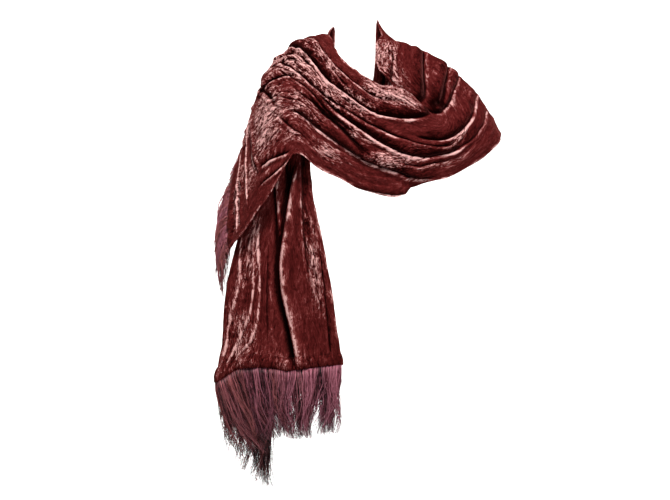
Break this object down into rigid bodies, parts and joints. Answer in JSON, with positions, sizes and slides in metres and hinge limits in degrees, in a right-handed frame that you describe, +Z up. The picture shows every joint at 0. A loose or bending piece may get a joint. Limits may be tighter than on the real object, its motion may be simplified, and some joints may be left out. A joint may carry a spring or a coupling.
{
  "type": "evening stole",
  "caption": "Long crushed-velvet stole worn wrapped round the shoulders, one fringed end hanging in front, the other falling behind the right arm",
  "frame": {"origin": "the middle of the base of the wearer's neck, where the wrap sits on the wearer", "axes": "+Z up the wearer, -Y the way the wearer faces, +X to the wearer's left"},
  "size_m": [0.6519, 0.327, 1.0253],
  "materials": {
    "velvet": "crushed velvet pile, deep maroon with pale pink lights on its creases",
    "hem_velvet": "turned velvet hem, dark maroon",
    "feather": "dyed mauve feather strands, soft and satiny",
    "back_feather": "dyed feather strands, browner in the shade"
  },
  "bodies": {
    "root": {"front_fringe": "feather", "front_hem": "hem_velvet", "front_fall": "velvet", "under_shoulder": "velvet", "nape_stretch": "velvet", "left_shoulder": "velvet", "chest_swag": "velvet", "right_shoulder": "velvet", "back_fall": "velvet", "back_hem": "hem_velvet", "back_fringe": "back_feather"}
  },
  "joints": []
}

==============================

> _BRIEF_
Print again each line of the listing above, exactly as it appears.

> _ANSWER TO THIS PROBLEM_
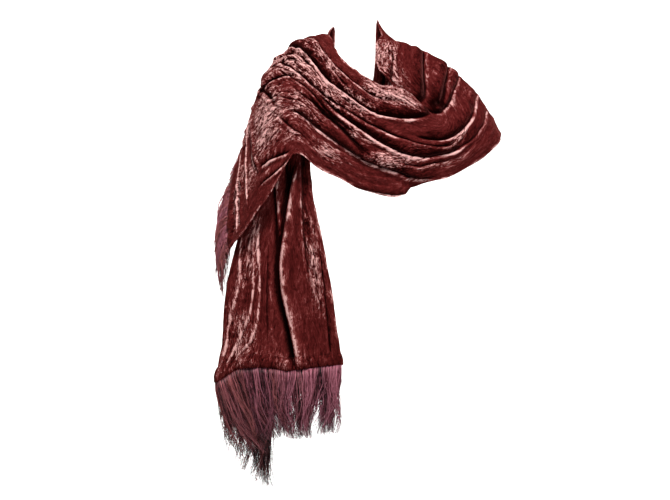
Break this object down into rigid bodies, parts and joints. Answer in JSON, with positions, sizes and slides in metres and hinge limits in degrees, in a right-handed frame that you describe, +Z up. The picture shows every joint at 0. A loose or bending piece may get a joint. Limits may be tighter than on the real object, its motion may be simplified, and some joints may be left out. A joint may carry a spring or a coupling.
{
  "type": "evening stole",
  "caption": "Long crushed-velvet stole worn wrapped round the shoulders, one fringed end hanging in front, the other falling behind the right arm",
  "frame": {"origin": "the middle of the base of the wearer's neck, where the wrap sits on the wearer", "axes": "+Z up the wearer, -Y the way the wearer faces, +X to the wearer's left"},
  "size_m": [0.6519, 0.327, 1.0253],
  "materials": {
    "velvet": "crushed velvet pile, deep maroon with pale pink lights on its creases",
    "hem_velvet": "turned velvet hem, dark maroon",
    "feather": "dyed mauve feather strands, soft and satiny",
    "back_feather": "dyed feather strands, browner in the shade"
  },
  "bodies": {
    "root": {"front_fringe": "feather", "front_hem": "hem_velvet", "front_fall": "velvet", "under_shoulder": "velvet", "nape_stretch": "velvet", "left_shoulder": "velvet", "chest_swag": "velvet", "right_shoulder": "velvet", "back_fall": "velvet", "back_hem": "hem_velvet", "back_fringe": "back_feather"}
  },
  "joints": []
}